Nas mostras internacionais, Savio aposta suas fichas em títulos como “Adoption”, dos diretores Mathilde Vollekindt, Baptiste Reszel e Kim-Chi Segard, que discute a adoção de crianças; “Serial parallels”, em que o diretor Max Hattler constrói uma animação a partir de fotografias de prédios em Hong Kong; “The kite”, do eslovaco Martin Smatana, que foi selecionado para a Mostra de Cinema de Berlim; e “Hunter heart”, da diretora inglesa Carla Mackinnon, que trata de relacionamentos abusivos.




SAUDOSISMO 

Para Savio Leite, num contexto de pandemia e num cenário político em que a cultura, de modo geral, é desprezada, quando não atacada, realizar a 19ª edição da Mumia foi um ato hercúleo. “É uma edição de resistência mesmo, mas que, de certa forma, traz um certo sentimento saudosista, porque a primeira edição também foi feita como essa agora, sem grana, na raça.”

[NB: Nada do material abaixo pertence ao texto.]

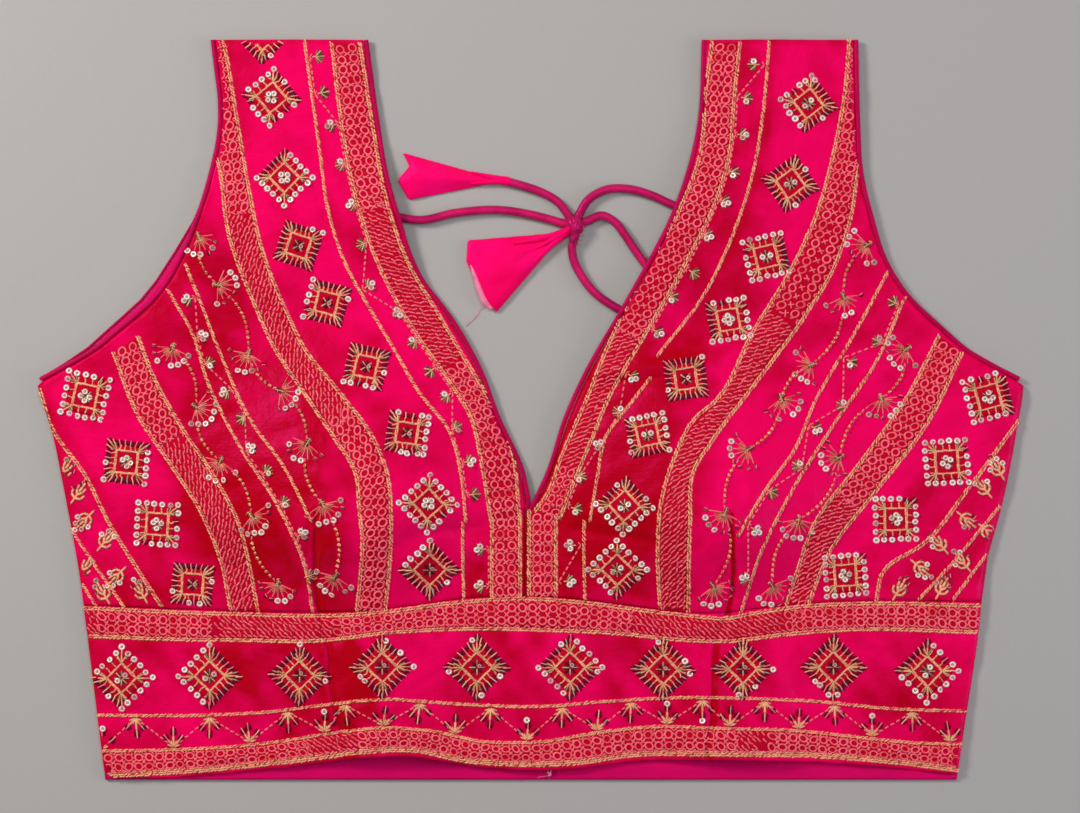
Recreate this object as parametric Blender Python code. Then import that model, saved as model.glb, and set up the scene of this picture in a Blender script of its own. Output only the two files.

Ele comenta que “o que tornou possível essa 19ª edição é que, com o tempo, a gente conseguiu construir uma rede muito forte, com pessoas dispostas a ajudar das mais variadas formas”, destacando o apoio da Fundação Clóvis Salgado e do MIS Cine Santa Tereza, onde ocorre a maior parte das sessões presenciais. O Instituto Undió e o C.A.S.A. – Centro de Arte Suspensa & Armatrux, em Nova Lima, também vão abrigar ações da 19ª Mumia.

O balanço que o diretor faz dos quase 20 anos da mostra é largamente positivo. “A gente conseguiu inserir a Mumia no calendário cultural de Belo Horizonte e no cenário nacional dos festivais de cinema, com um lugar de destaque. De alguns anos pra cá, passamos a ser considerados o segundo maior evento dedicado ao cinema de animação do Brasil, atrás apenas do Anima Mundi”, afirma. 





“Ao longo desses 19 anos, publicamos quatro livros sobre animação, lançamos um DVD que compila animações mineiras, em 2017, e estamos em processo de estruturação de um Museu da Animação. É tudo muito difícil, o cenário é complicado, então o primeiro impulso é desistir, porque não tem grana, mas a gente tem é que resistir.”

19ª MOSTRA UDIGRUDI MUNDIAL DE ANIMAÇÃO – MUMIA
A partir da próxima sexta-feira (10/12) até 19/12. No Cine Humberto Mauro, MIS Santa Tereza, Instituto Undió e C.A.S.A – Centro de Arte Suspensa & Armatrux. Entrada franca. Programação completa no site.